Tout a été écrit à Londres ?

Presque tout a été écrit à Londres mais nous sommes aussi allés à Paris pendant quelques jours. Nous avons travaillé dans un studio appelé Studio La Marquise pour manipuler des sons. J’ai aussi un peu écrit en Grèce. Je ressens une force qui me tire là-bas, une sorte de pôle gravitationnel. Je suis un peu amoureux de cet endroit, j’adore les paysages, l’histoire. J’aime pouvoir y explorer mon passé. Mon expérience familiale de l’Angleterre s’est uniquement construite via ma mère qui est venue s’installer ici. J’adore les paysages anglais mais je ressens quelque chose de différent quand je vais en Grèce, quelque chose qui a plus à voir avec les mythes, l’héritage et le sentiment d’appartenance.

Foals. (© Alex Knowles)

Pourquoi avoir choisi de réaliser deux albums au lieu d’un seul ?

J’ai pensé que mettre tous nos morceaux dans un seul album serait un peu écrasant.

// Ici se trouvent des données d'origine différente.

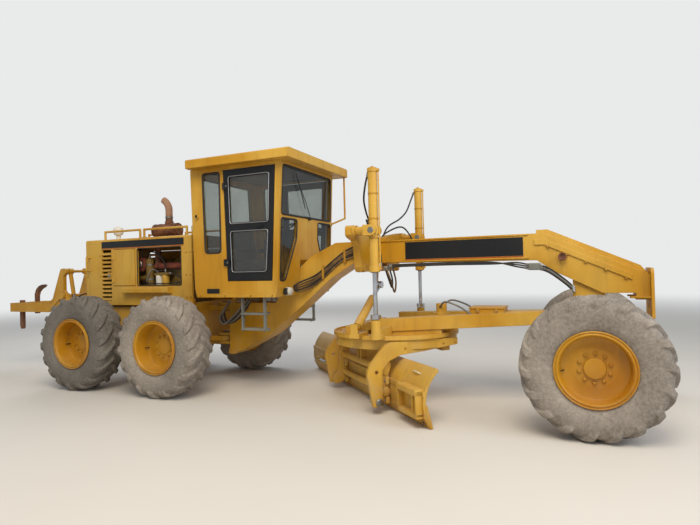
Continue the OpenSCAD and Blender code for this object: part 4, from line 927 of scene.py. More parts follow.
@dataclass
class Fittings:
    """Small pieces that are gathered, joined into one object and ride on one body. Places from the tandem pivot."""

    name: str
    body: str
    parts: list[bpy.types.Object] = field(default_factory=list)

    def add(self, item: bpy.types.Object, finish: Finish) -> bpy.types.Object:
        """Adds a made piece in its finish."""
        self.parts.append(dress(item, finish))
        return item

    def hose(self, points: Sequence[Sequence[float]], radius: float = HOSE_RADIUS, finish: Finish = Finish.HOSE,
             ends: bool = True) -> None:
        """Adds a hose through the places, with a crimped steel fitting at both ends."""
        path = smooth_path(ats(points), 8)
        self.add(tube("hose", path, radius, 12), finish)
        if ends:
            for a, b in ((path[0], path[2]), (path[-1], path[-3])):
                step = (b - a) / np.linalg.norm(b - a)
                line = a + step * np.array([-0.006, 0.0, 0.004, 0.03, 0.034, 0.046])[:, None]
                self.add(tube("fitting", line, radius * np.array([1.1, 1.55, 1.55, 1.5, 1.2, 1.15]), 6), Finish.STEEL)

    def pipe(self, points: Sequence[Sequence[float]], radius: float, finish: Finish, steps: int = 6) -> None:
        """Adds a bent pipe through the places."""
        self.add(tube("pipe", smooth_path(ats(points), steps), radius, 12), finish)

    def turned(self, section: Sequence[tuple[float, float]], place: Sequence[float], axis: str, finish: Finish,
               direction: float = 1.0, segments: int = 32) -> None:
        """Adds a piece turned round an axis."""
        self.add(revolve("turned", section, at(*place), axis, segments, direction), finish)

    def bolt(self, place: Sequence[float], axis: str, size: float = 0.012, direction: float = 1.0,
             finish: Finish = Finish.DEEP_YELLOW) -> None:
        """Adds a hexagon bolt head on its washer."""
        head = [(0.0, size * 0.95), (size * 0.86, size * 0.95), (size, size * 0.78), (size, size * 0.2),
                (size * 1.35, size * 0.19), (size * 1.35, -0.001), (0.0, -0.001)]
        self.turned(head, place, axis, finish, direction, 6)

    def bolt_ring(self, centre: Sequence[float], axis: str, radius: float, count: int, start: float, size: float,
                  direction: float = 1.0) -> None:
        """Adds bolts round a centre, at centre + radius x (cos a, sin a) across the axis.

        Args:
            centre: the ring's middle.
            axis: "y" or "z".
            radius: the ring's radius.
            count: how many bolts.
            start: the first one's angle in degrees.
            size: the bolts' size.
            direction: 1 or -1 along the axis.
        """
        x, y, z = centre
        for a in np.radians(start + 360 / count * np.arange(count)):
            u, v = radius * math.cos(a), radius * math.sin(a)
            self.bolt((x + u, y, z + v) if axis == "y" else (x + u, y + v, z), axis, size, direction)

    def band(self, side: float, half: float, ends: tuple[float, float], black: tuple[float, float],
             red: tuple[float, float]) -> None:
        """Adds a bare black band to a side wall, with a red stripe under it.

        Args:
            side: -1 on the right, 1 on the left.
            half: how far out the wall stands.
            ends: where both start and end, forward.
            black: the band's lower and upper edge.
            red: the stripe's lower and upper edge.
        """
        thick, thin, stripe_edge = 0.003, 0.0025, 0.0008
        y = side * half if side > 0 else side * half - thick
        self.sheet_metal(strip(*ends, *black), "y", y, thick, Finish.BLACK)
        self.sheet_metal(strip(*ends, *red), "y", y, thin, Finish.STRIPE, stripe_edge)

    def rubber(self, points: Iterable[Sequence[float]], normal: Sequence[float], corner: float, wide: float,
               deep: float, finish: Finish = Finish.HOSE) -> None:
        """Adds a cord round a flat loop of places, with rounded corners."""
        self.add(ring_cord("rubber", ats(points), normal, corner, wide, deep), finish)

    def block(self, low: Sequence[float], high: Sequence[float], finish: Finish, radius: float = 0.006) -> None:
        """Adds a block with rounded edges."""
        self.add(rounded_block("block", at(*low), at(*high), radius), finish)

    def sheet_metal(self, outline: Sequence[tuple[float, float]], axis: str, start: float, thickness: float,
                    finish: Finish, edge: float = 0.0012) -> None:
        """Adds a flat plate; the outline is in the plane across the axis."""
        shift = {"x": (ORIGIN_Y, 0.0), "y": (ORIGIN_X, 0.0), "z": (ORIGIN_X, ORIGIN_Y)}[axis]
        base = {"x": ORIGIN_X, "y": ORIGIN_Y, "z": 0.0}[axis]
        points = [(a - shift[0], b - shift[1]) for a, b in outline]
        self.add(plate("sheet", points, axis, start - base, thickness, edge), finish)

    def along_blade(self, outline: Sequence[tuple[float, float]], near: float, far: float, finish: Finish,
                    edge: float = 0.003) -> None:
        """Adds a plate with its outline across the blade (forward, up), swept along it between two places."""
        item = plate("sheet", outline, "y", near, far - near, edge)
        points = np.empty(len(item.data.vertices) * 3)
        item.data.vertices.foreach_get("co", points)
        item.data.vertices.foreach_set("co", np.stack(at(*blade_at(*points.reshape(-1, 3).T)), -1).ravel())
        self.add(item, finish)

    def boss(self, places: Sequence[tuple[float, float, float]], radii: Sequence[float], finish: Finish,
             sides: int = 32) -> None:
        """Adds a round piece or a bolt head through the circle's places (forward, left, up), a radius at each."""
        self.add(tube("boss", np.array([at(*blade_at(*p)) for p in places]), np.array(radii), sides), finish)

    def build(self) -> bpy.types.Object:
        """Joins the pieces into one object that rides on its body."""
        piece = joined(self.name, self.parts)
        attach(piece, self.body)
        LOG.info("piece %s rides on %s, %d faces", piece.name, self.body, len(piece.data.polygons))
        return piece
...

Je ne pense pas que les gens auraient écouté tous les morceaux de la même manière et que chacun d’entre eux aurait reçu l’attention qu’il mérite. On a beaucoup discuté à ce sujet avec le groupe et la meilleure solution pour nous semblait de sortir deux albums. Cependant, ces deux projets ne sont pas séparés. Ils ont été écrits à la même période et les mêmes thèmes les parcourent. Ils ont été travaillés comme des amis, ils ont grandi ensemble de la plus petite idée au résultat final. Ils ont donc besoin d’être connectés mais ils ont aussi besoin d’avoir un espace qui les sépare pour être écoutés et appréciés de la meilleure des façons.

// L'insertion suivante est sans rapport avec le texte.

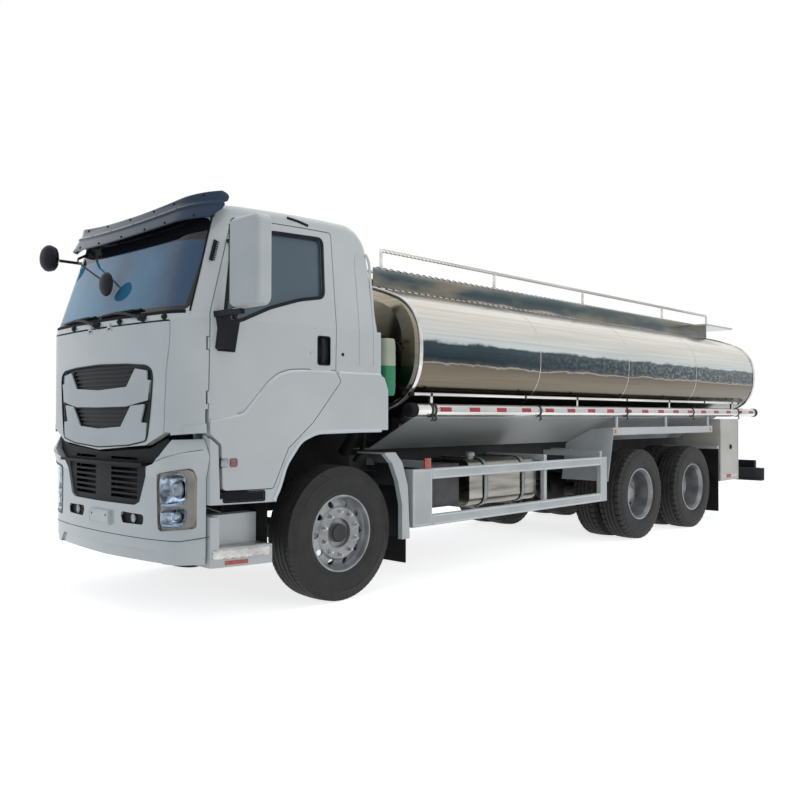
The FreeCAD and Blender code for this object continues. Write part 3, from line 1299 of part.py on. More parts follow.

Vous êtes connus pour être très critiques envers vous-même. Ces deux projets ont-ils satisfait vos attentes ?

Je dirais que l’on a dépassé nos attentes dans le sens où l’on ne s’attendait pas à sortir deux albums. Ce projet était vraiment difficile à réaliser pour plusieurs raisons. Dans un premier temps, nous avons perdu notre bassiste Walter Gervers. J’étais contrarié mais j’ai compris qu’il voulait faire quelque chose de sa vie qui serait plus épanouissant pour lui. On l’a revu depuis son départ et il est heureux. C’est comme une rupture mais on ne pouvait le garder enchaîné dans le groupe. Nous devions le laisser partir. De plus, nous n’avions pas de producteur cette fois. Je devais donc penser à l’écriture, mais aussi au son, et prendre beaucoup de décisions. Aujourd’hui, je me sens fier, et quand nous aurons un peu de distance vis-à-vis de ces deux albums, je pourrais ressentir la satisfaction mais pour le moment, c’est juste agréable de se sentir bien.

Pourquoi vous êtes vous dirigé vers l’autoproduction ?

Pour être honnête, c’est quelque chose que Jack Bevan (le batteur du groupe) voulait qu’on fasse. Il m’a encouragé à le faire. Pour ma part, j’étais plus hésitant car je réalisais que cela impliquait plus de travail de mon côté mais Jack avait foi en cette idée que nous pouvions y parvenir. C’était compliqué et nous avons travaillé très dur. Nous avons passé des journées et des nuits au studio mais je ne pense pas que nous aurions fait les deux albums que nous voulions si nous avions travaillé avec un producteur.

“Je serais heureux de savoir que je fais toujours de la musique”

En 2018, vous célébriez les dix ans de votre premier album Antidotes. Quel regard portes-tu sur cette période de l’histoire du groupe ?

Je ne sais pas comment répondre à cette question. Il y a beaucoup de choses que j’aurais faites différemment avec le recul mais en même temps, il y a beaucoup de choses que nous avons faites correctement. À l’époque, il y avait une sorte de très belle naïveté, à la fois dans les morceaux mais aussi dans l’excitation que nous ressentions à l’intérieur du groupe et à l’extérieur avec les gens autour de nous qui ressentaient de l’enthousiasme pour ce que nous faisions. Nous ne pourrions pas redevenir comme ça.

Es-tu devenu la personne que tu voulais devenir à cette époque ?

À l’époque, j’étais très inquiet à l’idée de ne pas pouvoir faire de la musique sur le long terme. J’étais effrayé que tout cela s’arrête brutalement, que ce ne soit qu’un beau rêve et que je me réveille de celui-ci pour retourner travailler dans des cafés. Je serais heureux de savoir que je fais toujours de la musique.

Everything Not Saved Will Be Lost Part 1, le nouvel album de Foals, sera disponible le 8 mars 2019 et Everything Not Saved Will Be Lost Part 2, à l’automne 2019.